Kondycja finansowa kosztem ideałów
W innych przypadkach zaangażowanie w projekty niezwiązane bezpośrednio z misją ma jednak dla organizacji głównie finansowe znaczenie. Należy podkreślić, że aktywność stowarzyszeń i fundacji w obszarach tematycznych obcych ich tożsamości niesie ze sobą realne zagrożenia. Realizacja projektów podyktowana tylko i wyłącznie względami finansowymi – w oderwaniu od racji ideowych – może skutkować zagubieniem misji oraz tożsamości organizacji. Tym samym część działań, projektów oraz związanych z nimi beneficjentów może być traktowana w czysto instrumentalny sposób. Stabilność oraz dobra kondycja finansowa może być więc budowana kosztem ideałów, na których pierwotnie opierała się organizacja.
– Rzeczywiście możemy zauważyć zjawisko dopasowywania profilu działalności organizacji do istniejących źródeł finansowania. Część fundacji i stowarzyszeń szuka jakichkolwiek projektów, które zapewniłyby im stabilność finansową. Taka działalność może doprowadzić do tego, że staną się one „przedsiębiorstwami” sprawnie pozyskującymi „zlecenia”. To może stać się w niedalekiej przyszłości poważnym zagrożeniem dla idei III sektora – zaznacza Piotr Adamiak.
Wobec konieczności stałego pozyskiwania środków na bieżącą działalność organizacje czują się zmuszone do balansowania pomiędzy działaniami zmierzającymi do realizacji misji, a racjonalnymi decyzjami zapewniającymi im stabilność finansową.

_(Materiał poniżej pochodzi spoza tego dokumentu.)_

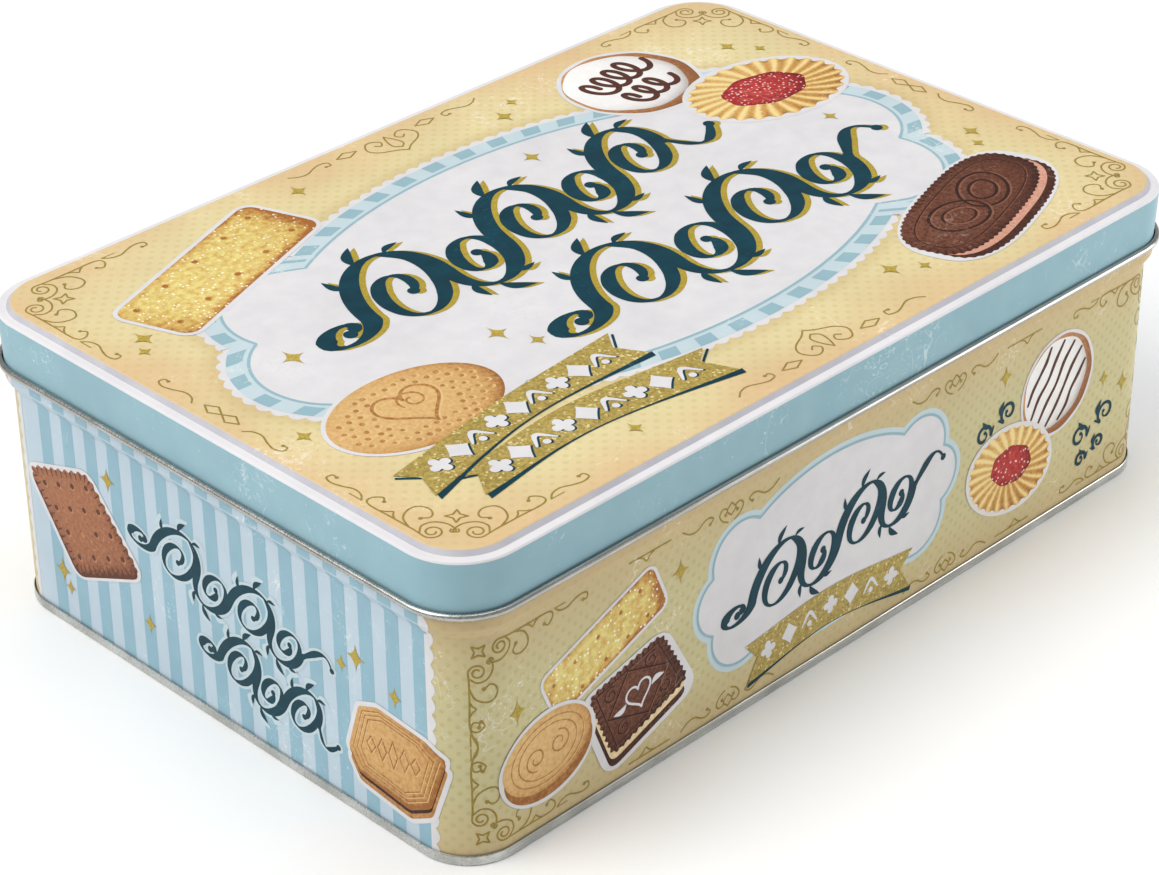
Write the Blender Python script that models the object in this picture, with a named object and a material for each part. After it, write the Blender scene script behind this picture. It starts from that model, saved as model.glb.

Powyższe przykłady pokazują, że chociaż część stowarzyszeń i fundacji potrafi angażować się w realizację takich projektów, które z jednej strony pozostają w zgodzie z ich misją, a z drugiej zapewniają stabilizację, to jednak podążanie za dostępnymi środkami finansowymi rodzi pewne zagrożenia związane z zagubieniem ideowości i tożsamości organizacji. Jak zwykle kluczem do sukcesu jest znalezienie złotego środka pomiędzy finansową racjonalnością a ideami, leżącymi u podstaw działania stowarzyszenia lub fundacji.